[JSON records of objects]

## begin

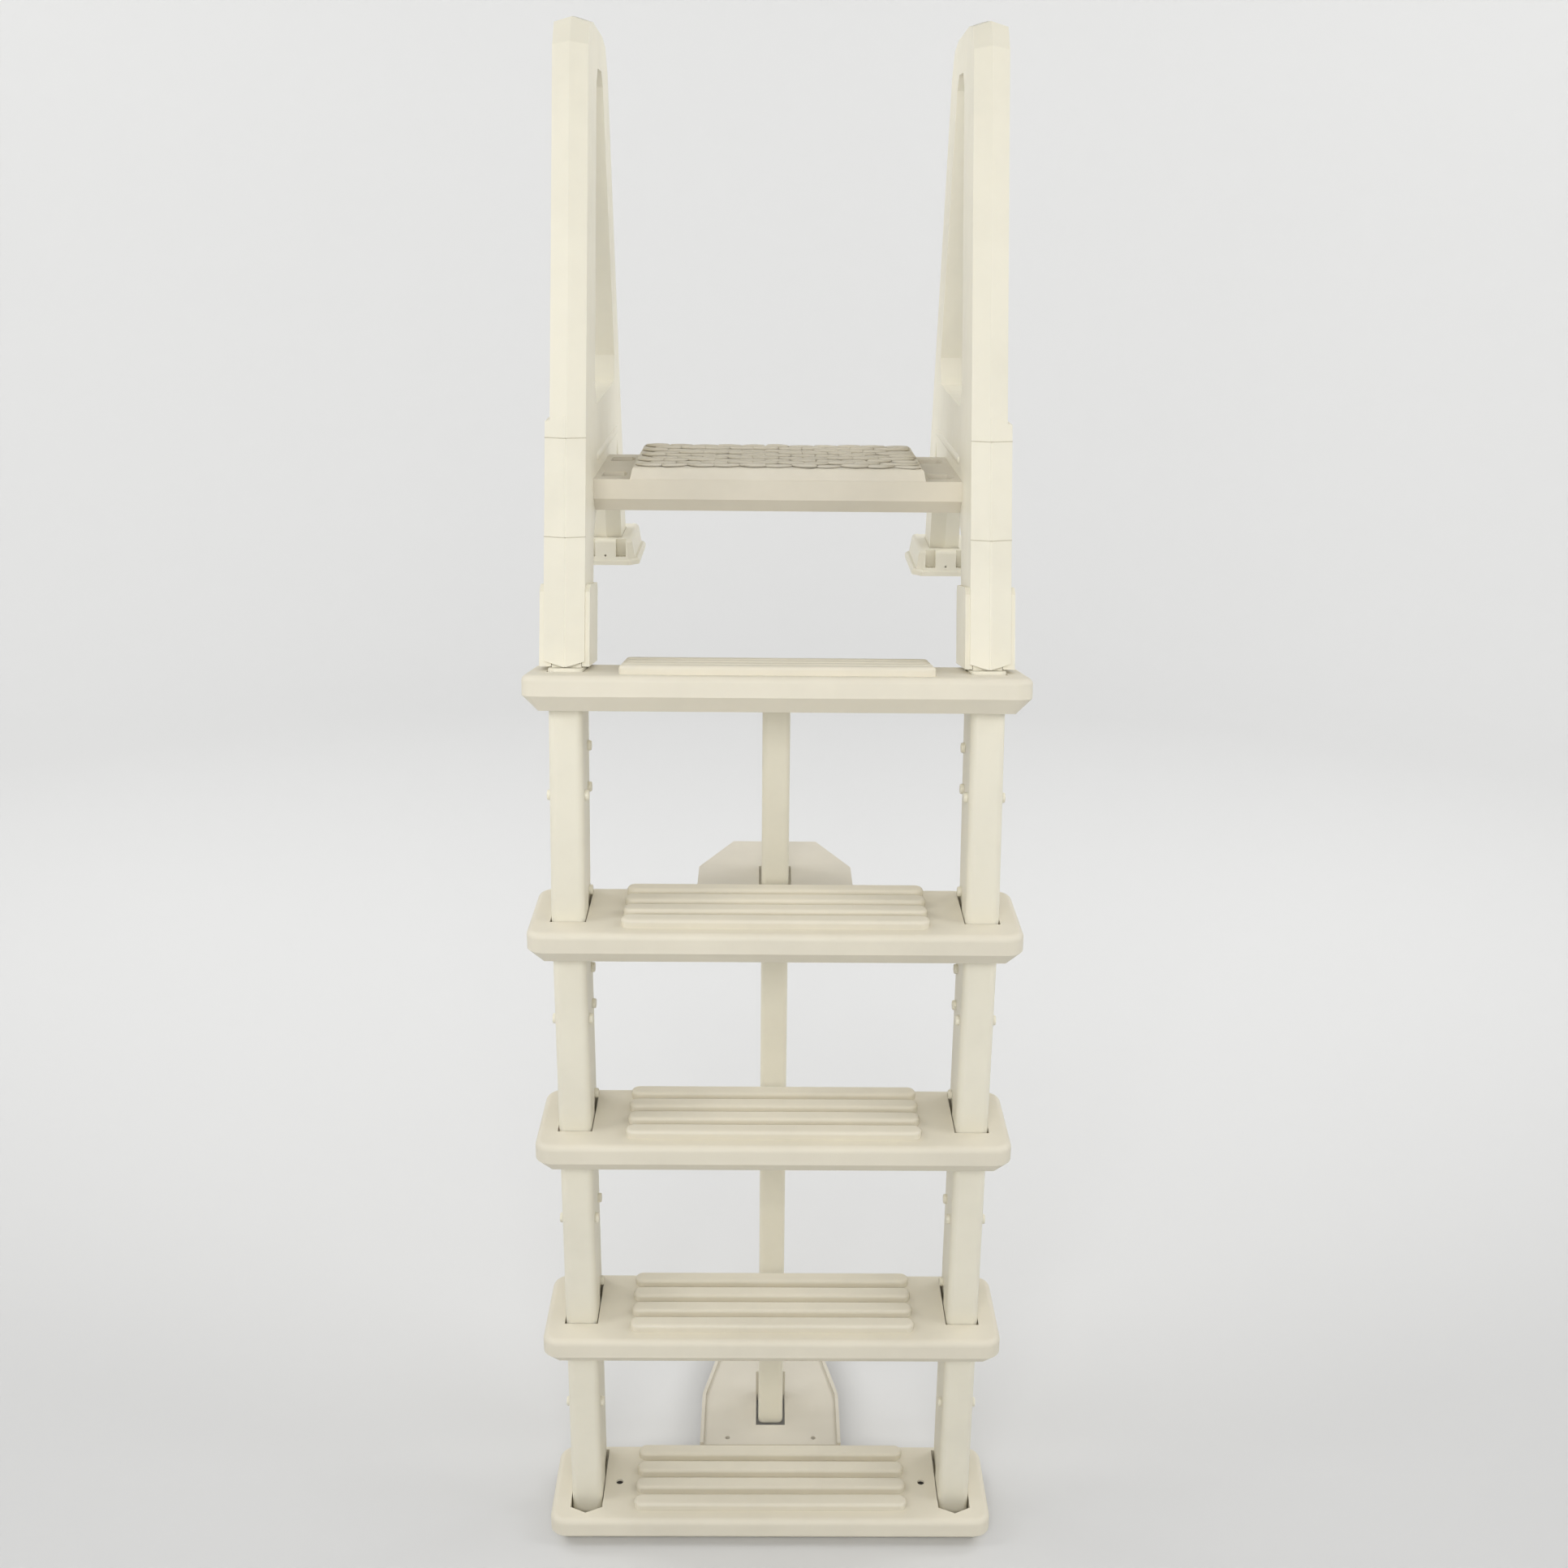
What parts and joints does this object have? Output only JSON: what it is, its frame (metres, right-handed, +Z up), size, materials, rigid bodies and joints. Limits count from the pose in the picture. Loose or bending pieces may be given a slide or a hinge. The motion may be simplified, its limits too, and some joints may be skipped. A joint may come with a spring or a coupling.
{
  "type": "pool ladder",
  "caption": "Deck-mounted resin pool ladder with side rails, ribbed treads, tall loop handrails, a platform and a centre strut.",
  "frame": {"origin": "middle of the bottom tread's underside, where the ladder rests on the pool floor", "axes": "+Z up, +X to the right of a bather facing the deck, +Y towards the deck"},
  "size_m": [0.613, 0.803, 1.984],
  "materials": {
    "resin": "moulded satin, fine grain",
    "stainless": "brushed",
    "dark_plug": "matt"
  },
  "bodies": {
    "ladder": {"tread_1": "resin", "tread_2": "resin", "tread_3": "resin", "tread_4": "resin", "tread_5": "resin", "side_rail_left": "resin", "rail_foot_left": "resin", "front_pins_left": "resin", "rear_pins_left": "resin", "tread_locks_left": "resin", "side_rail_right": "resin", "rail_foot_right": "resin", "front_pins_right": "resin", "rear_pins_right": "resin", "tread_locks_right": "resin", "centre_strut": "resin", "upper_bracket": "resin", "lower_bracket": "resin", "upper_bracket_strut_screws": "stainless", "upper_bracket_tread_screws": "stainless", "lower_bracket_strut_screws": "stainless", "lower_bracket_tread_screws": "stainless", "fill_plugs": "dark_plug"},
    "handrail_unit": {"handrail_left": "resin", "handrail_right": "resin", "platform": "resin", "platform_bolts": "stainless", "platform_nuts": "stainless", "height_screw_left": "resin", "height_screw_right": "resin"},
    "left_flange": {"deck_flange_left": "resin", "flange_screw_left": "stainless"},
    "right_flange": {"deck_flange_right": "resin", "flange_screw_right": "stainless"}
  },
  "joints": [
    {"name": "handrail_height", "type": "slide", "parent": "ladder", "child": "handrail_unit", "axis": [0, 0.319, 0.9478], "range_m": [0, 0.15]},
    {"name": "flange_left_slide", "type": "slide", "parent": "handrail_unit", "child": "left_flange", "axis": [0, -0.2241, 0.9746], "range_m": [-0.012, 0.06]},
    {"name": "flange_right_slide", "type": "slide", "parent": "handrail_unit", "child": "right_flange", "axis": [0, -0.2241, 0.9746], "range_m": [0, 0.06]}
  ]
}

## end
## begin

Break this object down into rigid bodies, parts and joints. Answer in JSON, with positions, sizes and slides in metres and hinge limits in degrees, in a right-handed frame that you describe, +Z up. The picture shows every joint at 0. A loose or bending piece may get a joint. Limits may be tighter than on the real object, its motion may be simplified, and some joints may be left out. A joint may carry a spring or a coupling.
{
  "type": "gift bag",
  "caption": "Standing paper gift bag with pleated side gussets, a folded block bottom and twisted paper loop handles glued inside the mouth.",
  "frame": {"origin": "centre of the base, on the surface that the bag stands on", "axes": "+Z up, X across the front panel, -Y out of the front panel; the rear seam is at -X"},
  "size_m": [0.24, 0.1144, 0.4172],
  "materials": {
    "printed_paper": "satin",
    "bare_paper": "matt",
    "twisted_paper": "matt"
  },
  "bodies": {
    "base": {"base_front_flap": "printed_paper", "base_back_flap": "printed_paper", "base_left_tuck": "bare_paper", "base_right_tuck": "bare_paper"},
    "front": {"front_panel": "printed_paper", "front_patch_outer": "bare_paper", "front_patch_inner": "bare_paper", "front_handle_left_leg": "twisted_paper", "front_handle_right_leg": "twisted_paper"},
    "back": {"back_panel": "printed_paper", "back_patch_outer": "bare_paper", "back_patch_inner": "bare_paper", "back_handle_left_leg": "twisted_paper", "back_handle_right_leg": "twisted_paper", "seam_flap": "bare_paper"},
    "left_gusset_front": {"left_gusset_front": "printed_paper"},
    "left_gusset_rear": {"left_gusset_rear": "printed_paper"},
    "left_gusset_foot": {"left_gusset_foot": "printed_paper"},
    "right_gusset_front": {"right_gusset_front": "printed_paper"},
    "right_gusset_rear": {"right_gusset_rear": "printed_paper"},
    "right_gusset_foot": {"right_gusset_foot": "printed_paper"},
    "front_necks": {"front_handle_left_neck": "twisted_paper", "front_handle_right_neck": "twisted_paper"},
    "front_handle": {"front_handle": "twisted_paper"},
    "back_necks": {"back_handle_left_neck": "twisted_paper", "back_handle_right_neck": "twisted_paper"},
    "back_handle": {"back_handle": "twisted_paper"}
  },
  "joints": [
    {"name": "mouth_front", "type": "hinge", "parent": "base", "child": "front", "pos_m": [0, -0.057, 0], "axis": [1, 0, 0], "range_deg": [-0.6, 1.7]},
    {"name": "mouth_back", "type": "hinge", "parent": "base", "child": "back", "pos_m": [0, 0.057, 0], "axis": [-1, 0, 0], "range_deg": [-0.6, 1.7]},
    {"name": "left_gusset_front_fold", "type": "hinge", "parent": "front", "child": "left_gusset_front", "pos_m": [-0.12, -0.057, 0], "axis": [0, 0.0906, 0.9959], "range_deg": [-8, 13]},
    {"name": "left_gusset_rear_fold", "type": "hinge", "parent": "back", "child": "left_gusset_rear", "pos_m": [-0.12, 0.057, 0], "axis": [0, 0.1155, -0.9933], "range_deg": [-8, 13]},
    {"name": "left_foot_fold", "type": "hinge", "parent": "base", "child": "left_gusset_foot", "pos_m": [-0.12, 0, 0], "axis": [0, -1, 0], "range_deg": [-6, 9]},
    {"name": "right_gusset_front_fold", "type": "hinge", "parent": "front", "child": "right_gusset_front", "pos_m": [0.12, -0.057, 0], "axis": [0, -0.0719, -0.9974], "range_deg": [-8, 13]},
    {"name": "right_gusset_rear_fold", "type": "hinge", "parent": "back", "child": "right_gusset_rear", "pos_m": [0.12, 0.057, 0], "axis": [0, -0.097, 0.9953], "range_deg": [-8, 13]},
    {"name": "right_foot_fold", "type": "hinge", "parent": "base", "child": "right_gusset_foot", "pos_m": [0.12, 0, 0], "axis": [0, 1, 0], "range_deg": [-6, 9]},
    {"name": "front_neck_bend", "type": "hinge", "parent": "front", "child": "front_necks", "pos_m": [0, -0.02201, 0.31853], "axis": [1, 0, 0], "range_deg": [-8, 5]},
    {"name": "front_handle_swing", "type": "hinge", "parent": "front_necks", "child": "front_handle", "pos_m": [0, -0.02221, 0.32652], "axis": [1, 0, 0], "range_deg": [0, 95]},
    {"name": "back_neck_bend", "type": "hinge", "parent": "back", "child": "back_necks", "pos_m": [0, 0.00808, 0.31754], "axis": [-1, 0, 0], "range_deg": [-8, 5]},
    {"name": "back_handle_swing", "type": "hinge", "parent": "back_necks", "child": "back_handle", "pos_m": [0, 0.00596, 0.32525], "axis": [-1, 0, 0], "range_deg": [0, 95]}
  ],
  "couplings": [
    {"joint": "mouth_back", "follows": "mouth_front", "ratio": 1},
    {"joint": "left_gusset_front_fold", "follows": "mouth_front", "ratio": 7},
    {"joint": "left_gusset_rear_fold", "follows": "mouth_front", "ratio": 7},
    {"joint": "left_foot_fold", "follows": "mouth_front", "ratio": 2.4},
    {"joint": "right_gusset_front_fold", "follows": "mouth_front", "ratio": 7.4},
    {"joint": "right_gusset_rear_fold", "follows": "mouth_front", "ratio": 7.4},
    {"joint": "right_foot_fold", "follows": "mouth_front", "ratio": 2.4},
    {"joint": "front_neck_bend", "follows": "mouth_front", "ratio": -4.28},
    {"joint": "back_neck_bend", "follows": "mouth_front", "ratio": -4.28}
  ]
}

## end

THE PROBLEM — Filter the records down to the lines that contain the string "bending", and copy those lines.

SOLUTION TO THE PROBLEM —
What parts and joints does this object have? Output only JSON: what it is, its frame (metres, right-handed, +Z up), size, materials, rigid bodies and joints. Limits count from the pose in the picture. Loose or bending pieces may be given a slide or a hinge. The motion may be simplified, its limits too, and some joints may be skipped. A joint may come with a spring or a coupling.
Break this object down into rigid bodies, parts and joints. Answer in JSON, with positions, sizes and slides in metres and hinge limits in degrees, in a right-handed frame that you describe, +Z up. The picture shows every joint at 0. A loose or bending piece may get a joint. Limits may be tighter than on the real object, its motion may be simplified, and some joints may be left out. A joint may carry a spring or a coupling.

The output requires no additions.